Crosiers Fathers, Brothers gather to mark 800 years since founding

 

NATIONAL

 

By Joyce Coronel
Catholic News Service
(CNS Photo/Brad Armstrong, Crosier Fathers and Brothers)

PHOENIX (CNS) — More than 500 people crowded into St. Mary’s Basilica for Mass Nov. 7 to celebrate the 800th anniversary of the founding of the Crosier order in Belgium in 1210.

Among those in attendance were Bishop Thomas J. Olmsted, Auxiliary Bishop Eduardo A. Nevares and retired Bishop Thomas J. O’Brien, all of the Diocese of Phoenix.

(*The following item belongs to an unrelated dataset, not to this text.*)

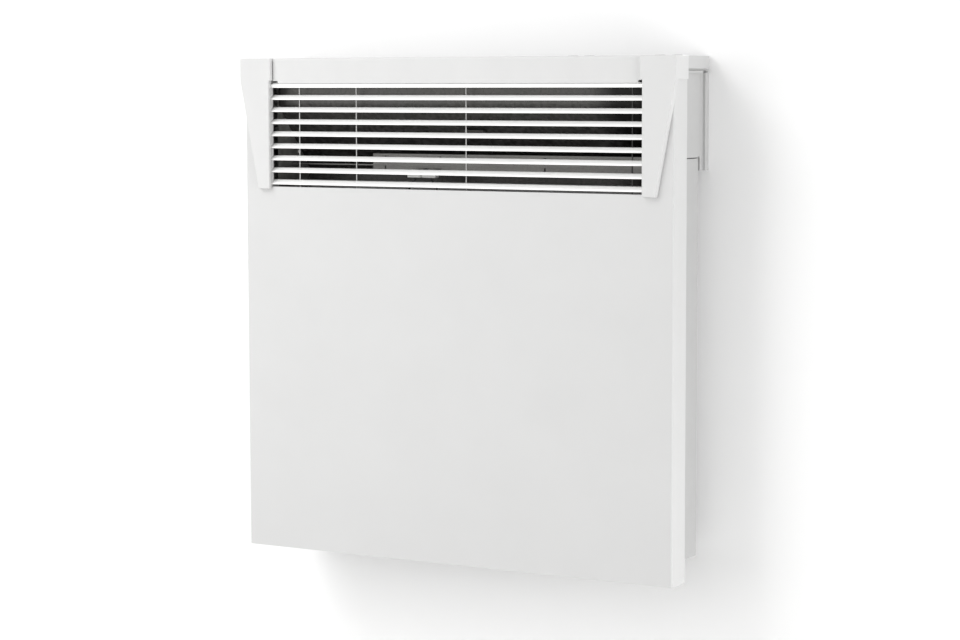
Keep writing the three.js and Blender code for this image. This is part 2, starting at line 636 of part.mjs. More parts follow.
function roomSensor() {
  const low = FLOOR.z - FLOOR.sheet / 2 - GAP;
  const high = FLOOR.z + FLOOR.sheet / 2 + GAP;
  const profile = [
    [0, low - 8], [1.8, low - 7.4], [2.4, low - 5.5], [2.4, high], [4.4, high], [4.4, high + 2],
    [2, high + 2], [2, high + 8], [0, high + 8],
  ];
  return turned(profile, SENSOR.x, SENSOR.y, 12);
}

function terminalBlock() {
  const { x0, x1, y0, y1, height } = TERMINALS;
  const base = FLOOR.z + FLOOR.sheet / 2 + GAP;
  const body = block(x0, x1, y0, y1, base, base + height);
  const step = block(x0 - 1, x1 + 1, y0 - 1, y0 + 4, base + height - 5, base + height + 1);
  const wells = [6, 16, 26].map((across) => (
    upright(ring(x0 + across, y0 + 9, 2.6, 10), base + 4, base + height + 2)));
  return cut(body, step, ...wells);
}

// ---------------------------------------------------------------- controls
// Tray under the cover with ledges for the board and four posts up to the cover.
function controlTray() {
  const { x0, x1, y0, y1, bottom, top, wall, ledge, post } = TRAY;
  const hollow = block(x0 + wall, x1 - wall, y0 + wall, y1 - wall, bottom + wall, top + 1);
  const shell = cut(block(x0, x1, y0, y1, bottom, top), hollow);
  const ledges = [x0 + 1, x1 - 1 - ledge].flatMap((x) => [y0 + 1, y1 - 5].map((y) => (
    block(x, x + ledge, y, y + 4, bottom + 1, BOARD.z - GAP))));
  const roof = COVER.top - COVER.wall - GAP;
  const posts = [x0, x1 - post].flatMap((x) => [y0, y1 - post].map((y) => (
    block(x + 0.4, x + 3.4, y + 0.4, y + 1.4, top - 2, roof))));
  return join(shell, ...ledges, ...posts);
}

// Circuit board with the display module, a key switch under each button, a relay and a connector.
function controlBoard() {
  const { x0, x1, y0, y1, z, sheet } = BOARD;
  const top = z + sheet;
  const card = block(x0, x1, y0, y1, z, top);
  const module = block(DISPLAY.x0, DISPLAY.x1, DISPLAY.y0, DISPLAY.y1, top - 0.5, COVER.top - 4.5);
  const keys = Object.values(BUTTONS).map((x) => (
    block(x - 3, x + 3, BUTTON.y - 3, BUTTON.y + 3, top - 0.5, top + 1.2)));
  const below = ({ x, y, length, width, height }) => (
    block(x, x + length, y, y + width, z - height, z + 0.5));
  return join(card, module, ...keys, below(RELAY), below(PLUG));
}

function displayWindow() {
  const { x0, x1, y0, y1, flange } = DISPLAY;
  const seat = COVER.top - COVER.wall - GAP;
  const pane = upright(roundedRectangle(x0, x1, y0, y1, 1.2, 2), seat - 1, COVER.top - 0.2);
  return join(pane, block(x0 - flange, x1 + flange, y0 - flange, y1 + flange, seat - 1.2, seat));
}

// Push button: dished top, retaining flange under the cover, stem over the key switch.
function button(x) {
  const { radius, flange, y, proud } = BUTTON;
  const seat = COVER.top - COVER.wall - GAP;
  const top = COVER.top + proud;
  const stem = BOARD.z + BOARD.sheet + 2.6;
  const profile = [
    [0, stem], [1.6, stem], [1.6, seat - 1.4], [flange, seat - 1.4], [flange, seat], [radius, seat],
    [radius, top - 0.6], [radius - 0.6, top], [radius - 1.6, top], [0, top - 0.5],
  ];
  return turned(profile, x, y, 16);
}

// ---------------------------------------------------------------- wall bracket
// Channel against the wall with two hooks turned up through the back sheet and four keyhole slots.
function wallRail() {
  const { half, bottom, top, front, sheet } = RAIL;
  const mid = sheet / 2;
  const back = WALL - mid;
  const line = [[front, bottom + mid], [back, bottom + mid], [back, top - mid], [front, top - mid]];
  const channel = lengthwise(folded(line, sheet), -half, half);
  const hookLine = [[back, HOOK.level], [HOOK.reach, HOOK.level], [HOOK.reach, HOOK.level + HOOK.lip]];
  const hooks = [-HOOK.x, HOOK.x].map((x) => (
    lengthwise(folded(hookLine, HOOK.sheet, 1.4), x - HOOK.width / 2, x + HOOK.width / 2)));
  const { xs, z, wide, narrow, rise } = SCREW_SLOT;
  const keyholes = xs.flatMap((x) => [
    facing(ring(x, z, wide, 14), back - 3, WALL + 1),
    facing(roundedRectangle(x - narrow, x + narrow, z, z + rise, narrow * 0.98, 3), back - 3, WALL + 1),
  ]);
  return cut(join(channel, ...hooks), ...keyholes);
}

// Moulded end of the rail, stepped in plan, open towards the rail.
function bracketEnd() {
  const { inner, tongueHalf, half, front, step, bottom, top, wall } = BRACKET_END;
  const plan = [
    [inner, front], [tongueHalf, front], [tongueHalf, step], [half, step], [half, WALL], [inner, WALL],
  ];
  const hollow = [
    [inner - 1, front + wall], [tongueHalf - wall, front + wall], [tongueHalf - wall, step + wall],
    [half - wall, step + wall], [half - wall, WALL - wall], [inner - 1, WALL - wall],
  ];
  const middle = (bottom + top) / 2;
  const rib = block(inner, tongueHalf - 1, front + 1, WALL - 1, middle - wall / 2, middle + wall / 2);
  return join(cut(upright(plan, bottom, top), upright(hollow, bottom + wall, top - wall)), rib);
}

// ---------------------------------------------------------------- leads inside the heater
const TRAY_UNDER = TRAY.bottom - GAP;
const LEADS = {
  lead_supply: {
    finish: 'darkPlastic', radius: 2.6,
    route: [[186, 46, 23], [186, 47, 36], [172, 50, 46], [150, 51, 46], [138, 50, 36], [135, 48, 27]],
  },
  lead_control: {
    finish: 'lead', radius: 1.5,
    route: [
      [116, 58, 27], [126, 60, 32], [178, 60, 34], [194, 58, 60], [197, 57, 200], [197, 57, 380],
      [197, 57, TRAY_UNDER],
    ],
  },
  lead_element: {
    finish: 'leadBlue', radius: 1.5,
    route: [
      [182.4, 34, 110], [188, 34, 110], [194, 36, 122], [194, 42, 200], [194, 43, 380], [194, 43, TRAY_UNDER],
    ],
  },
  lead_cutout: {
    finish: 'lead', radius: 1.3,
    route: [
      [-182.4, 34, 110], [-188, 34, 110], [-194, 36, 122], [-195, 38, 280], [-186, 36, 314],
      [-150, 32, 318], [-70, 30, 328], [-53, 29.5, 336], [-53, 29.5, 342.6],
    ],
  },
  lead_cutout_return: {
    finish: 'lead', radius: 1.3,
    route: [
      [-37, 29.5, 342.6], [-37, 29.5, 336], [-20, 30, 328], [60, 34, 320], [160, 38, 314],
      [188, 44, 317], [200, 50, 338], [200.5, 50, 400], [200.5, 50, TRAY_UNDER],
    ],
  },
};

// ---------------------------------------------------------------- assembly
const heater = new THREE.Group();
heater.position.set(0, -WALL, -BRACKET_MIDDLE);

const casing = new THREE.Group();
casing.add(piece('front_panel', frontPanel(), 'panelWhite'));
casing.add(piece('top_trim', topTrim(), 'plasticWhite'));
casing.add(piece('top_cover', topCover(), 'plasticWhite'));
casing.add(piece('chassis', chassis(), 'boxWhite'));
casing.add(piece('inlet_grille', inletGrille(), 'boxWhite'));
for (const [word, side] of SIDES) {
  casing.add(piece(`end_cap_${word}`, forSide(side, endCap()), 'plasticWhite'));
  casing.add(piece(`cheek_${word}`, forSide(side, cheek()), 'plasticWhite'));
  casing.add(piece(`wall_spacer_${word}`, wallSpacer(side * SPACER.x), 'darkPlastic'));
}

const grille = new THREE.Group();
grille.add(piece('grille_frame', grilleFrame(), 'plasticWhite'));
for (let i = 0; i < BLADE.count; i++) {
  grille.add(piece(`blade_${i + 1}`, bladeBar(i, BLADE.half, 0), 'bladeWhite'));
}
STAY.xs.forEach((x, i) => grille.add(piece(`stay_${i + 1}`, stay(x), 'bladeWhite')));

const duct = new THREE.Group();
duct.add(piece('air_deflector', airDeflector(), 'galvanised'));
for (const [word, side] of SIDES) {
  duct.add(piece(`duct_end_${word}`, forSide(side, ductEnd()), 'galvanised'));
}
duct.add(piece('cross_rail', crossRail(), 'galvanised'));
duct.add(piece('sensor_plate', sensorPlate(), 'galvanised'));
duct.add(piece('thermal_cutout', thermalCutout(), 'darkPlastic'));
duct.add(piece('cutout_sleeve_left', terminalSleeve(-60, -46), 'sleeve'));
duct.add(piece('cutout_sleeve_right', terminalSleeve(-45, -30), 'sleeve'));

const heating = new THREE.Group();
heating.add(piece('heating_element', heatingElement(), 'aluminium'));
heating.add(piece('element_rod', elementRod(), 'steel'));
heating.add(piece('heat_shield', heatShield(), 'galvanised'));
for (const [word, side] of SIDES) {
  heating.add(piece(`element_holder_${word}`, forSide(side, elementHolder()), 'ceramic'));
  heating.add(piece(`element_bracket_${word}`, forSide(side, elementBracket()), 'galvanised'));
}

const supply = new THREE.Group();
supply.add(piece('rocker_housing', rockerHousing(), 'darkPlastic'));
supply.add(piece('rocker', rocker(), 'darkPlastic'));
supply.add(piece('cable_gland', cableGland(), 'darkPlastic'));
supply.add(piece('room_sensor', roomSensor(), 'darkPlastic'));
supply.add(piece('terminal_block', terminalBlock(), 'ceramic'));
for (const [name, { route, radius, finish }] of Object.entries(LEADS)) {
  supply.add(piece(name, tube(route, radius), finish));
}

const controls = new THREE.Group();
controls.add(piece('control_tray', controlTray(), 'darkPlastic'));
controls.add(piece('control_board', controlBoard(), 'board'));
controls.add(piece('display_window', displayWindow(), 'glass'));
for (const [word, x] of Object.entries(BUTTONS)) {
  controls.add(piece(`button_${word}`, button(x), 'plasticWhite'));
}

const bracket = new THREE.Group();
bracket.add(piece('wall_rail', wallRail(), 'galvanised'));
for (const [word, side] of SIDES) {
  bracket.add(piece(`bracket_end_${word}`, forSide(side, bracketEnd()), 'plasticWhite'));
}

heater.add(casing, grille, duct, heating, supply, controls, bracket);

export default heater;
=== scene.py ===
import json
import math

import bmesh
import bpy
from mathutils import Matrix, Vector

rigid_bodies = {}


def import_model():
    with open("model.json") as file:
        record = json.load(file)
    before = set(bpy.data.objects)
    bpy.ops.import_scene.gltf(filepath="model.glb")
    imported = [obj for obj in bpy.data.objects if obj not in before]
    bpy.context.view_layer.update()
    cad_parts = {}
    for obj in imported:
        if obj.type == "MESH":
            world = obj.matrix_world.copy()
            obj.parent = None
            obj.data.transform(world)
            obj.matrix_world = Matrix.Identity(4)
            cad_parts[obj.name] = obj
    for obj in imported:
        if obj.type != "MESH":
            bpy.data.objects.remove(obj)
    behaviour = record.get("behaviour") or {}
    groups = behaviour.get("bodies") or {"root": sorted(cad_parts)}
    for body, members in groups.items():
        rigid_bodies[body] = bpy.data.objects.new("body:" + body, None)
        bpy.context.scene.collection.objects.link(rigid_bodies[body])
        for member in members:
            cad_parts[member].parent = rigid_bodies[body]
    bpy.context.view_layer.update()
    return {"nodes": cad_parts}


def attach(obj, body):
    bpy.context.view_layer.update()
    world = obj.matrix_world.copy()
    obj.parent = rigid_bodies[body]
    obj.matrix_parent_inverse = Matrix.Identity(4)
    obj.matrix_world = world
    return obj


for leftover in list(bpy.data.objects):
    bpy.data.objects.remove(leftover)

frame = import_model()
scene = bpy.context.scene

# Millimetres from the middle of the panel's lower edge (x right, y to the wall, z up) to the row frame.
WALL = 82
BRACKET_MIDDLE = 394
MM = 0.001


def place(x, y, z):
    return Vector((x, y - WALL, z - BRACKET_MIDDLE)) * MM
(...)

The Crosiers Fathers and Brothers, a worldwide religious order, have been serving in the Phoenix Diocese for 30 years and in the United States for 100 years. In 2007, the Crosiers moved their national headquarters to Phoenix.

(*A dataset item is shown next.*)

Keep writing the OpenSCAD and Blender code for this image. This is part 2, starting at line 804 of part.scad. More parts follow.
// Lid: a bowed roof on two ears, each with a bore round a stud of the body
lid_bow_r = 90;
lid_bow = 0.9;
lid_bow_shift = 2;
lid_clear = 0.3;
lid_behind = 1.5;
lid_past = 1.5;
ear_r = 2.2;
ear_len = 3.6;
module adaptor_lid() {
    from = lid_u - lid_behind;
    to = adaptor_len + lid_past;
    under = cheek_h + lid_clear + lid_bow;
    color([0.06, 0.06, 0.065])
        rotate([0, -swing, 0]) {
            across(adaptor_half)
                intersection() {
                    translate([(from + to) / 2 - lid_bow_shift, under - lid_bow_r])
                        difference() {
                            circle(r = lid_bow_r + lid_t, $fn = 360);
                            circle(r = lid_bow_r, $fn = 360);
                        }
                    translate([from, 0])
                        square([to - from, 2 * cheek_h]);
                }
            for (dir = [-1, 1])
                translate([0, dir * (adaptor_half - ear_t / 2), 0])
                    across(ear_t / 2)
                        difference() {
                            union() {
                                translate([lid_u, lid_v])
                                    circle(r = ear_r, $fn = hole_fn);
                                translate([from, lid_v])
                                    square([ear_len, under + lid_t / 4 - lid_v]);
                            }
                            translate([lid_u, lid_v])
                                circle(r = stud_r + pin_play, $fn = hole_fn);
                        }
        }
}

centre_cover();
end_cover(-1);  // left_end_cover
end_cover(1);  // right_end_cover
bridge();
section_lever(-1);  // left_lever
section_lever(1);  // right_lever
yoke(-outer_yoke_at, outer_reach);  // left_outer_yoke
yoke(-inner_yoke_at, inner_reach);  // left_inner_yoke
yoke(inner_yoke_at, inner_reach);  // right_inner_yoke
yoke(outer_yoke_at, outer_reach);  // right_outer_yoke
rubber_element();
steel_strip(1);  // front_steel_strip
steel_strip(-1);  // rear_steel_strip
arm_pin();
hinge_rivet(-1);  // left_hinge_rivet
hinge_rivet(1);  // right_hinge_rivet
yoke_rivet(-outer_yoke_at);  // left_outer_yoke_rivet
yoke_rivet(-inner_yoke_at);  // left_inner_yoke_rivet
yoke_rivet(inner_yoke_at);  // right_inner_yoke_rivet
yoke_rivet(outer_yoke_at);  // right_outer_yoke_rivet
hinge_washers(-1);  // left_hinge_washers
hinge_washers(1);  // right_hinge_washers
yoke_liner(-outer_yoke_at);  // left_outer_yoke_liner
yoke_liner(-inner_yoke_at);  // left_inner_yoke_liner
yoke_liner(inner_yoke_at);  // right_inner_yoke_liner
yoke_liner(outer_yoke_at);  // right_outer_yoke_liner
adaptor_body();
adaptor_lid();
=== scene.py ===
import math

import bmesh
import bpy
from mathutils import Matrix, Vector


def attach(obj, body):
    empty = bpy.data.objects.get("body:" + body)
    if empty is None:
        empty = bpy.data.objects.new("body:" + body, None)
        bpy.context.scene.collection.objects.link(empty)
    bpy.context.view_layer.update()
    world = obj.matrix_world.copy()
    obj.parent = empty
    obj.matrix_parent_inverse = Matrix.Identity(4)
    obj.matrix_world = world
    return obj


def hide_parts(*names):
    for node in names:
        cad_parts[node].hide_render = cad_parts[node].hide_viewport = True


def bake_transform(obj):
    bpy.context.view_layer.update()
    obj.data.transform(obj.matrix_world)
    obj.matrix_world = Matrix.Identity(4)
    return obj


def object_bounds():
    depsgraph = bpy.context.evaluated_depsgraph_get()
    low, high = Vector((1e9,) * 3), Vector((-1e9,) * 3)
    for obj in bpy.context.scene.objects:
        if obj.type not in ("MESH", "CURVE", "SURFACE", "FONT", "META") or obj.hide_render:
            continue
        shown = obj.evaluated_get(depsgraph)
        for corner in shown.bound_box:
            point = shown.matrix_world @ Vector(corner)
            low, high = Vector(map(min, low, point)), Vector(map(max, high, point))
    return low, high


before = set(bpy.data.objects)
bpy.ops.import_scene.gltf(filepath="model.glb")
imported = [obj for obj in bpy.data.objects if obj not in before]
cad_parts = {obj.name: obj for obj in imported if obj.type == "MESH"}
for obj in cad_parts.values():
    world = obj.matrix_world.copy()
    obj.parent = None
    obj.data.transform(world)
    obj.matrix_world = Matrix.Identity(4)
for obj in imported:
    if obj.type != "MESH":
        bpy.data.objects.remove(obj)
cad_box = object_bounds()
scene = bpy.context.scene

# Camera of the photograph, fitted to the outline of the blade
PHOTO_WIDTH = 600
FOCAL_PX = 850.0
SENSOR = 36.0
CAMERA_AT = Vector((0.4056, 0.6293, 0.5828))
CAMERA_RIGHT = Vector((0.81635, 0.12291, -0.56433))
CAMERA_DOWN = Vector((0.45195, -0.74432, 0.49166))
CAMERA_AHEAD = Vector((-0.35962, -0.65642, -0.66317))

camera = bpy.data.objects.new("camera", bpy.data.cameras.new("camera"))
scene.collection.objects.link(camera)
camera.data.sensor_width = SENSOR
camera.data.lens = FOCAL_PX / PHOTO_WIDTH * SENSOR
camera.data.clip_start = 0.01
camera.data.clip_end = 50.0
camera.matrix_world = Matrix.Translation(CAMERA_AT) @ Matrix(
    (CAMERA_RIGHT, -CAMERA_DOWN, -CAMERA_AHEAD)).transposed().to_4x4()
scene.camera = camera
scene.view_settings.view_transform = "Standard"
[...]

Crosier Father Thomas Carkhuff, head of the U.S. province, welcomed the crowd to the celebration. Thirty Crosier Fathers and Brothers, arrayed in their trademark black and white cassocks, lined the first several pews of the basilica.

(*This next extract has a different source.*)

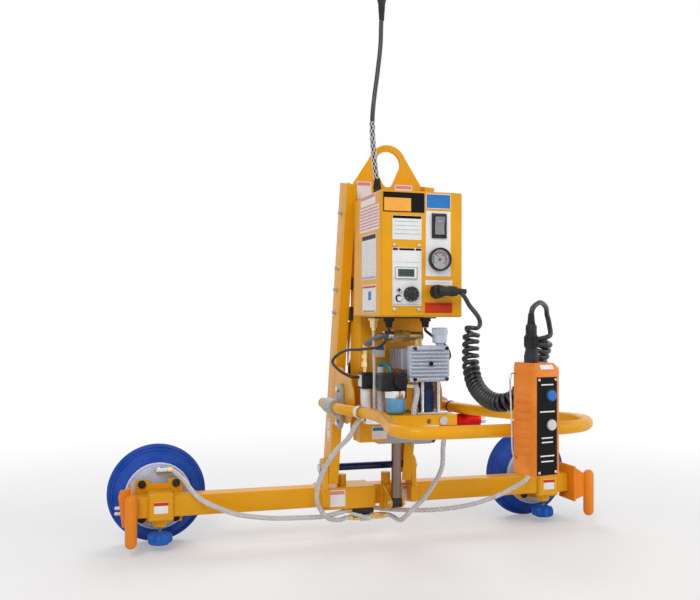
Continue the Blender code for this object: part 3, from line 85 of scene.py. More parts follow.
def make_camera():
    turn, pitch = CAMERA_TURN, CAMERA_PITCH
    ahead = Vector((math.sin(turn) * math.cos(pitch), math.cos(turn) * math.cos(pitch),
                    math.sin(pitch)))
    side = Vector((math.cos(turn), -math.sin(turn), 0))
    up = side.cross(ahead)
    right = side * math.cos(CAMERA_ROLL) + up * math.sin(CAMERA_ROLL)
    top = up * math.cos(CAMERA_ROLL) - side * math.sin(CAMERA_ROLL)
    data = bpy.data.cameras.new("camera")
    data.sensor_width = 36
    data.lens = FOCAL_PIXELS / IMAGE_WIDTH * data.sensor_width
    data.clip_end = 100
    camera = bpy.data.objects.new("camera", data)
    turned = Matrix((right, top, -ahead)).transposed().to_4x4()
    camera.matrix_world = Matrix.Translation(CAMERA_AT) @ turned
    bpy.context.scene.collection.objects.link(camera)
    bpy.context.scene.camera = camera


# Shader helpers

def principled(name, colour, roughness, metallic=0.0):
    made = bpy.data.materials.new(name)
    made.use_nodes = True
    shader = made.node_tree.nodes["Principled BSDF"]
    shader.inputs["Base Color"].default_value = (*colour, 1)
    shader.inputs["Roughness"].default_value = roughness
    shader.inputs["Metallic"].default_value = metallic
    return made, made.node_tree, shader


def noise(tree, scale, detail=4.0, stretch=(1, 1, 1)):
    """A noise texture in the piece's own coordinates."""
    place = tree.nodes.new("ShaderNodeTexCoord")
    mapping = tree.nodes.new("ShaderNodeMapping")
    mapping.inputs["Scale"].default_value = stretch
    texture = tree.nodes.new("ShaderNodeTexNoise")
    texture.inputs["Scale"].default_value = scale
    texture.inputs["Detail"].default_value = detail
    tree.links.new(place.outputs["Object"], mapping.inputs["Vector"])
    tree.links.new(mapping.outputs["Vector"], texture.inputs["Vector"])
    return texture.outputs["Fac"]


def ramp(tree, value, low, high, start=0.3, end=0.7):
    """A colour ramp between two colours."""
    node = tree.nodes.new("ShaderNodeValToRGB")
    node.color_ramp.elements[0].position = start
    node.color_ramp.elements[1].position = end
    node.color_ramp.elements[0].color = (*low, 1)
    node.color_ramp.elements[1].color = (*high, 1)
    tree.links.new(value, node.inputs["Fac"])
    return node.outputs["Color"]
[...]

“Our celebration today is really like a commencement ceremony. We end our festivities, but the main focus for us is our future,” Father Carkhuff said. “We are deeply grateful for God’s fidelity during these past 800 years, and we are full of hope that God will be faithful to us for the next 800 years.”

Father Glen Lewandowski, master general of the Crosiers, traveled from Rome to preside at the Mass.

The Crosiers, he said, have eight centuries of brethren they count in their company, but he said their brotherhood extends even further.

“We are brothers to all because we hope to be sons in the eldest Son of God, our firstborn brother of the Resurrection. … That hope and in that baptism we are brothers to all of you,” Father Lewandowski said.

Among those at the Mass and reception afterward were a number of religious sisters from throughout the Phoenix Diocese, including the Sisters of Mercy, the Congregation of St. Agnes, the Missionaries of Charity, the Benedictine Sisters, the Maryknoll Missionaries, the Franciscan Sisters, the Dominican Sisters and the Paulists.